In an excellent blog post, Rick Robinson, an Executive Architect at IBM specialising in emerging technologies and Smarter Cities, explains why he believes that “we are opening Pandora’s box.”
“These tremendously powerful technologies could indeed create more efficient, resilient city systems. But unless they are applied with real care, they could exacerbate our challenges. If they act simply to speed up transactions and the consumption of resources in city systems, then they will add to the damage that has already been done to urban environments, and that is one of the causes of the social inequality and differences in life expectancy that cities are seeking to address.”
So, he asks, “as a new generation of technology, digital technology, starts to shape our cities, how can we direct the deployment of that technology to be sympathetic to the needs of people and communities, rather than hostile to them, as too much of our urban transport infrastructure has been?”
“The first step is for us to collectively recognise what is at stake: the safety and resilience of our communities; and the nature of our relationship with the environment. Digital technology is not just supporting our world, it is beginning to transform it. […]
The second step is for the designers of cities and city services – architects, town planners, transport officers, community groups and social innovators – to take control of the technology agenda in their cities and communities, rather than allow technologists to define it by default. […]
As well as technologists, three crucial groups of advisers to that process are social scientists, design thinkers and placemakers. They have the creativity and insight to understand how digital technologies can meet the needs of people and communities in a way that contributes to the creation of great places, and great cities – places like the Eastside city park that are full of life.”
Brian David Johnson, Intel futurist, shows how geotags, sensor outputs, and big data are changing the future. He argues that we need a better understanding of our relationship with the data we produce in order to build the future we want.
“When you look to 2020 and beyond, you can’t escape big data. Big data—extremely large sets of data related to consumer behavior, social network posts, geotagging, sensor outputs, and more—is a big problem. Intel is at the forefront of the big data revolution and all the challenges therein. Our processors are how data gets from one place to another. If anyone should have insight into how to make data do things we want it to do, make it work for the future, it should be Intel.
[…] We will have algorithms talking to algorithms, machines talking to machines, machines talking to algorithms, sensors and cameras gathering data, and computational power crunching through that data, then handing it off to more algorithms and machines. It will be a rich and secret life separate from us and for me incredibly fascinating.
But as we begin to build the Secret Life of Data, we must always remember that data is meaningless all by itself. The 1s and 0s are useless and meaningless on their own. Data is only useful and indeed powerful when it comes into contact with people.

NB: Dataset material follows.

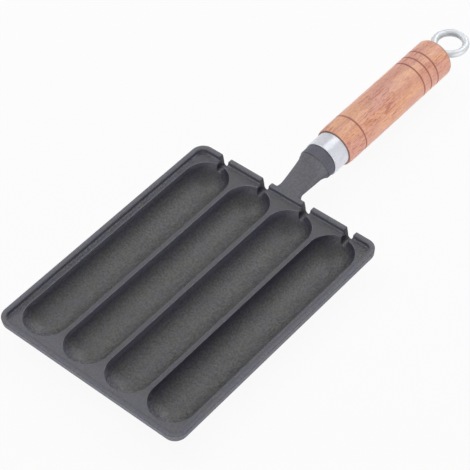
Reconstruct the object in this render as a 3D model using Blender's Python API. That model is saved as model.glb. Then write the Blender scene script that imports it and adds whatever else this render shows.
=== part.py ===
"""A cast-iron sausage grill pan with four troughs, stick notches and a turned wooden grip.

All sizes are metres. +X runs across the troughs, +Y runs from the front edge to the hanging ring,
and +Z is up. Z = 0 is the table under the trough feet.
"""

import math

import bpy
import bmesh
from mathutils import Vector

# Plate and rim
PLATE_WIDTH = 0.170
PLATE_LENGTH = 0.2176
CORNER_RADIUS = 0.010
RIM_WIDTH = 0.0040
RIM_HEIGHT = 0.0036
RIM_EDGE_RADIUS = 0.0005
RIM_FOOT_RADIUS = 0.0005
PLATE_THICKNESS = 0.0032
EDGE_DRAFT = 0.0004
EDGE_UNDERCUT = 0.0022
LEAST_CORNER = 0.0010

# Troughs
TROUGH_COUNT = 4
TROUGH_PITCH = 0.0394
TROUGH_WIDTH = 0.0358
TROUGH_DEPTH = 0.0140
TROUGH_WALL = 0.0032
MOUTH_EASE = 0.0006
FRONT_MARGIN = 0.0080
BACK_MARGIN = 0.0075
FOOT_FLAT = 0.0008
FLOOR_FLAT = 0.0012

# Back bar and stick notches
BAR_HEIGHT = 0.0125
BAR_DRAFT = 0.0015
BAR_END_INSET = 0.0060
NOTCH_WIDTH = 0.0082
NOTCH_DEPTH = 0.0095
NOTCH_DRAFT = 0.0004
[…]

This brings up some interesting questions and fascinating problems to be solved from an engineering standpoint. When we are architecting these algorithms, when we are designing these systems, how do we make sure they have an understanding of what it means to be human? The people writing these algorithms must have an understanding of what people will do with that data. How will it fit into their lives? How will it affect their daily routine? How will it make their lives better?”